Table 12 presents a comparison of the test area on GF-6 WFV remote sensing images using several methods of spectral feature enhancement combined with CNN, MLP, and MLC. The qualitative analysis of the recognition results showed that the spectral feature enhancement combined with CNN was able to extract winter wheat accurately. To verify the accuracy of several methods for winter wheat identification,
Table 13 presents the results of the quantitative analysis. In the northern region, winter wheat is grown on a large scale, while rape is grown sporadically, so the recall and precision of rape are relatively low in this region. Moreover, the spatial resolution of GF-6 WFV makes the ridge and road inconspicuous because of the large area covered by winter wheat planting, thereby offering difficultly in identifying roads with low widths, which reduces the extraction accuracy of winter wheat. The mixed planting phenomenon was obvious in the central test area, and winter wheat and rape were almost equally distributed in terms of the area, which ensured that the differences in the spectral features were more obvious. The CNN approach resulted in an OA of 94.71% on average.
The comparison results of the various methods used on Sentinel-2A remote sensing images are presented in
Table 14. The qualitative analysis plots in the table indicate that the enhanced spectral features combined with the CNN model can more accurately extract the classification of winter wheat and rape, and more dimensional feature information can be obtained through convolution to maximize the role of spectral feature enhancement. Although MLPs are not sensitive to feature information, it is difficult to reflect the role of spectral feature enhancement. MLC is mainly based on manual experience and cannot easily distinguish the types of similar spectra presented on the image and requires extremely high manual visual interpretation requirements, which can result in incorrect winter wheat extraction results.
Table 15 presents the recall, F1, and OA calculated for the quantitative analysis of the Sentinel-2A data extraction results.
Table 16 presents the calculated IOUs of winter wheat and rape in the test area to further evaluate the extraction accuracy of the target crop’s planted area and shape. The results show that the combination of enhanced spectral features and CNN is better than the other two methods in terms of the evaluation indices, such as IOU and OA, for the recognition results of both winter wheat and rape. For the GF-6 WFV data, the average IOU of extracted winter wheat reached 77.70%, and that of winter wheat extracted from Sentinel-2A data reached 76.71%. This shows that the CNN method combined with spectral feature enhancement can successfully extract and calculate the winter wheat planting area in complex terrain.
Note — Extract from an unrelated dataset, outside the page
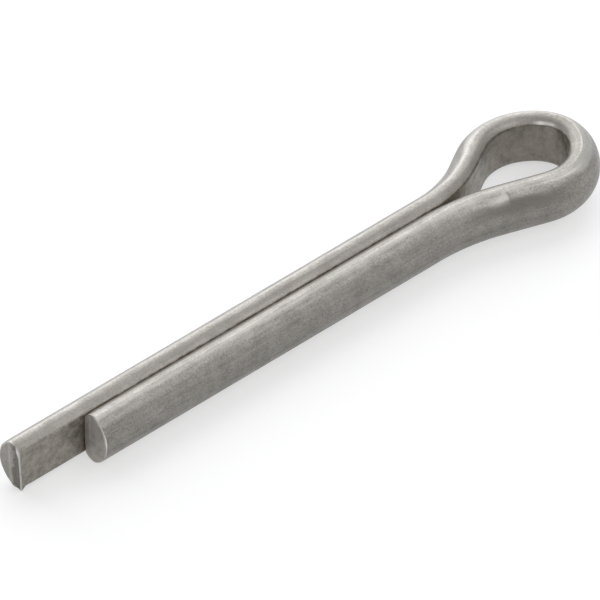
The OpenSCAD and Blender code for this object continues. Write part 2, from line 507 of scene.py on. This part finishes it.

Table 17 presents the results of the landscape fragmentation calculations for the two remote-sensing datasets. Notably, the differences between the two data in terms of the overall crop area are small. The Sentinel-2A data have higher spatial resolution and can better distinguish vegetation, weeds, and other types from winter wheat to a certain extent, making the overall crop area smaller than that of the GF-6 WFV data. The landscape fragmentation (
) between 0 and 0.5000 on the GF-6 WFV data is the same as the areas with
between 0 and 1.0000 on the Sentinel-2A data, which belong to areas with high landscape integrity. In the GF-6 WFV data, the
was 0.5000 or more, whereas that in the Sentinel-2A data was 1.0000 or more. These areas mostly consist of sporadic crops and more serious mixed cropping, and their overall plot types are more fragmented. The results show that in areas with high landscape integrity, most plain areas showed extensive winter wheat cultivation, and the plots of crops were all relatively intact. However, the width of field ridges between cultivated fields and some roads is small, implying that the individual image elements on the image may contain some spectral features of crops, which reduces the extraction accuracy of the model. However, in areas with relatively high landscape fragmentation, where spectral differences between different crops are evident, or where background classes have larger proportions, the model classification is better. Consequently, the overall accuracy in these areas is somewhat improved compared to those with lesser landscape fragmentation.
5. Conclusions
In this study, a method for large-scale extraction of winter wheat by spectral characteristic enhancement combined with convolutional neural network (CNN) is proposed. Firstly, due to the differences in harvesting time in different places, winter wheat cannot be identified very accurately at the time of maturity. Therefore, in this study, we analyzed the phenological characteristics of winter wheat, selected the best identification period for the experiment, and then selected two kinds of data, GF-6 WFV and Sentinel-2A, to meet the experimental requirements. Secondly, we selected Anhui province as the study area, which has a large north-south difference and a typical Chinese agricultural landscape fragmentation pattern. Therefore, in this study, we analyzed the effects of band and vegetation indexes on the extraction of winter wheat, and quoted the red-edge band-related features to further increase the differentiation between winter wheat and other feature classes, which can extract winter wheat information more accurately in the case of strong vegetation biodiversity in the study area. Then, the higher resolution GF2 and UAV data are cited for field sampling, and the samples are synthesized for forensics to ensure the accuracy of sample library establishment. The enhanced spectral characteristics are used as a dataset based on CNN to improve the extraction accuracy of winter wheat. The MLP and MLC methods are also used as a comparison to demonstrate that the CNN combined with spectral characteristic enhancement performs better than other model, and the average accuracy of winter wheat extraction reached 94.01 and 93.03% for GF-6 WFV and Sentinel-2A images, respectively. The average IOU of both images reached more than 85.00%; this fully demonstrates the effectiveness and universality of CNN for this method. In the future, we will study the extraction ability of other models for winter wheat and attempt to use higher resolution remote sensing images as data to explore the potential of deep learning for crop extraction.